Medité sobre la sesión de plegaria en la oficina central de By-Smart. El precio de las acciones había caído debido al rumor de que By-Smart iba a tolerar a los dirigentes sindicales. Quizá Billy sólo estuviese amenazando con decir que ese rumor era cierto. Pero ¿qué más podía haber?
¿Por qué Billy se había escapado de casa? ¿Era porque estaba enamorado de Josie, o ardientemente comprometido con el South Side, o atribulado por las prácticas empresariales de su familia? Desde luego, admiraba al pastor Andrés, pero ¿qué le empujaría a aliarse con éste en contra de su familia?
La pregunta me llevó a pensar en el propio predicador, a quien Buffalo Bill había amenazado con deportar. Por descontado, Buffalo Bill repartía amenazas a diestro y siniestro; la noche anterior había amenazado con hacer que el banco ejecutara mi hipoteca y con cerrar mi negocio si no hacía lo que él quería. Tal vez se tratara de una forma de incontinencia verbal; Mildred no había parado de acallarlo con deferencia y buenos modales.

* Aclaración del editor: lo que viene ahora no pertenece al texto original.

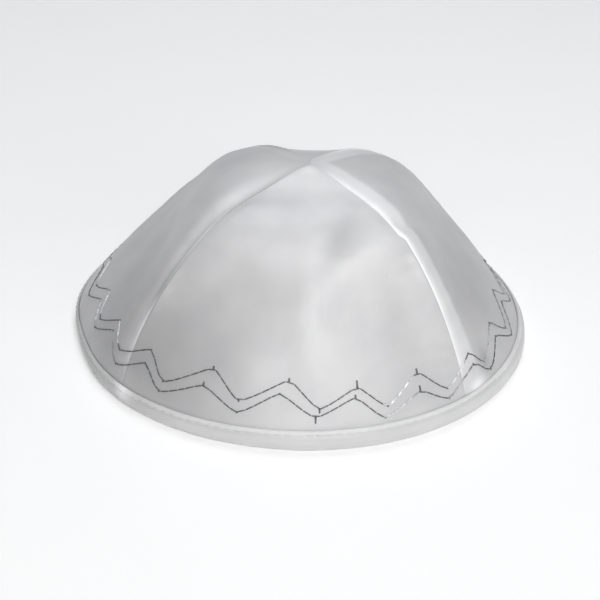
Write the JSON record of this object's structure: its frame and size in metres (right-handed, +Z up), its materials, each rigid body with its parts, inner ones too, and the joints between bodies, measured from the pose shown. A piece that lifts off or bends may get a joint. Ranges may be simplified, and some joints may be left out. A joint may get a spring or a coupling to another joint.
{
  "type": "kippah skullcap",
  "caption": "Satin skullcap sewn from gores that meet at its crown, with a folded binding round the rim and zigzag silver stitching above it, worn on top of the head.",
  "frame": {"origin": "centre of the rim's circle, on the surface that the cap stands on", "axes": "+Z up through the crown, -Y out of the front gore, +X to the right as seen from the front"},
  "size_m": [0.1702, 0.1701, 0.066],
  "materials": {
    "satin": "white polyester satin with a soft sheen",
    "binding": "folded white satin tape",
    "silver_thread": "metallic silver embroidery thread",
    "sewing_thread": "white polyester sewing thread"
  },
  "bodies": {
    "root": {"panel_front": "satin", "panel_right": "satin", "panel_back": "satin", "panel_left": "satin", "rim_band": "binding"}
  },
  "joints": []
}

Al mismo tiempo, los Bysen realmente ostentaban un inmenso poder, más del que yo era capaz de imaginar. Si manejabas un coloso como By-Smart, con su alcance global, con cifras de ventas anuales mayores que el PIB de la mayoría de países del mundo, conseguías que cualquier congresista o funcionario de Inmigración hiciera prácticamente lo que quisieras. Pongamos por caso que el pastor Andrés estuviera en el país con un permiso de residencia: los Bysen seguramente podrían conseguir que se lo revocaran con una simple llamada telefónica. A saber, si estaba nacionalizado, quizás hasta fueran capaces de despojarlo de su ciudadanía. Eso tal vez requiriese tres llamadas en lugar de una, pero no me sorprendería enterarme de que lo habían hecho.